■ EXERCISE BRIEF:
Print the whole listing exactly.
— start of SOURCE MATERIAL —
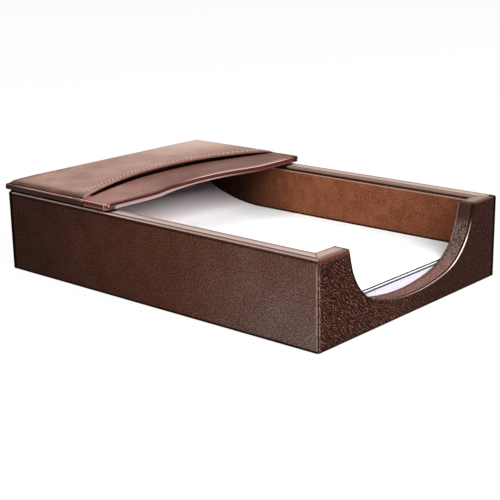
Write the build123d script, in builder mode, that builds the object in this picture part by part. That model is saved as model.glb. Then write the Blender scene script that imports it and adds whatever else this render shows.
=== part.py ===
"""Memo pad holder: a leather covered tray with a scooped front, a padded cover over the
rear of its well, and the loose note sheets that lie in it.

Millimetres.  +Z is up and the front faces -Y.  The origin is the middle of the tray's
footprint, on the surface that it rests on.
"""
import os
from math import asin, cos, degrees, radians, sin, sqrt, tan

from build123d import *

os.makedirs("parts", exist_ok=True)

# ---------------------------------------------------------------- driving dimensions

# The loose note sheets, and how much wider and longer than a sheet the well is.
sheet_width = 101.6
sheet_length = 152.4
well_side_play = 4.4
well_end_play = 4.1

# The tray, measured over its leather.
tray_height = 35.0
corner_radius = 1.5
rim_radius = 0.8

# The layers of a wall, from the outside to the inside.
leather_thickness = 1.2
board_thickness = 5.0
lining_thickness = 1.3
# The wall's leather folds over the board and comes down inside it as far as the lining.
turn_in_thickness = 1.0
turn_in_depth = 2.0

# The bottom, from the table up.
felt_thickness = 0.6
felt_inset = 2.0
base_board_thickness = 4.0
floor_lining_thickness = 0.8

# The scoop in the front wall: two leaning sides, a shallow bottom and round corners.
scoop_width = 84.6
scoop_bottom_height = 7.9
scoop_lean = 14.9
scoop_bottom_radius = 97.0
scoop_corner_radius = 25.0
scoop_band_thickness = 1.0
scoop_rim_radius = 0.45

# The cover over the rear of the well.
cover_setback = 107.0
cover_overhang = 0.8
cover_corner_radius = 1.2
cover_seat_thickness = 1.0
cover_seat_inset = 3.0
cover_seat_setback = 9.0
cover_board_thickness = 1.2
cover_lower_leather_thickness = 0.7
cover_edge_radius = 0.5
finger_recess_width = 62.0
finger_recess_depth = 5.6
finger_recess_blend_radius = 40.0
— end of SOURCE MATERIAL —
■ EXERCISE OUTPUT:
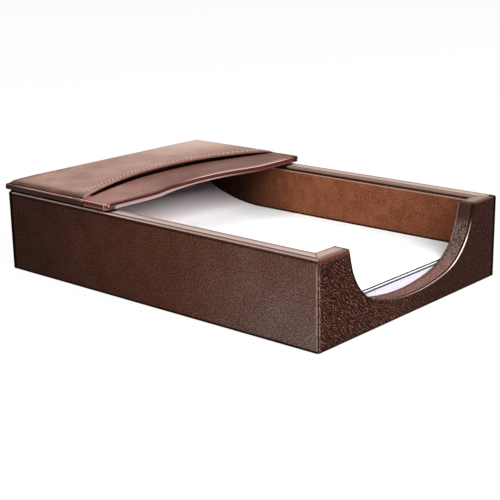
Write the build123d script, in builder mode, that builds the object in this picture part by part. That model is saved as model.glb. Then write the Blender scene script that imports it and adds whatever else this render shows.
=== part.py ===
"""Memo pad holder: a leather covered tray with a scooped front, a padded cover over the
rear of its well, and the loose note sheets that lie in it.

Millimetres.  +Z is up and the front faces -Y.  The origin is the middle of the tray's
footprint, on the surface that it rests on.
"""
import os
from math import asin, cos, degrees, radians, sin, sqrt, tan

from build123d import *

os.makedirs("parts", exist_ok=True)

# ---------------------------------------------------------------- driving dimensions

# The loose note sheets, and how much wider and longer than a sheet the well is.
sheet_width = 101.6
sheet_length = 152.4
well_side_play = 4.4
well_end_play = 4.1

# The tray, measured over its leather.
tray_height = 35.0
corner_radius = 1.5
rim_radius = 0.8

# The layers of a wall, from the outside to the inside.
leather_thickness = 1.2
board_thickness = 5.0
lining_thickness = 1.3
# The wall's leather folds over the board and comes down inside it as far as the lining.
turn_in_thickness = 1.0
turn_in_depth = 2.0

# The bottom, from the table up.
felt_thickness = 0.6
felt_inset = 2.0
base_board_thickness = 4.0
floor_lining_thickness = 0.8

# The scoop in the front wall: two leaning sides, a shallow bottom and round corners.
scoop_width = 84.6
scoop_bottom_height = 7.9
scoop_lean = 14.9
scoop_bottom_radius = 97.0
scoop_corner_radius = 25.0
scoop_band_thickness = 1.0
scoop_rim_radius = 0.45

# The cover over the rear of the well.
cover_setback = 107.0
cover_overhang = 0.8
cover_corner_radius = 1.2
cover_seat_thickness = 1.0
cover_seat_inset = 3.0
cover_seat_setback = 9.0
cover_board_thickness = 1.2
cover_lower_leather_thickness = 0.7
cover_edge_radius = 0.5
finger_recess_width = 62.0
finger_recess_depth = 5.6
finger_recess_blend_radius = 40.0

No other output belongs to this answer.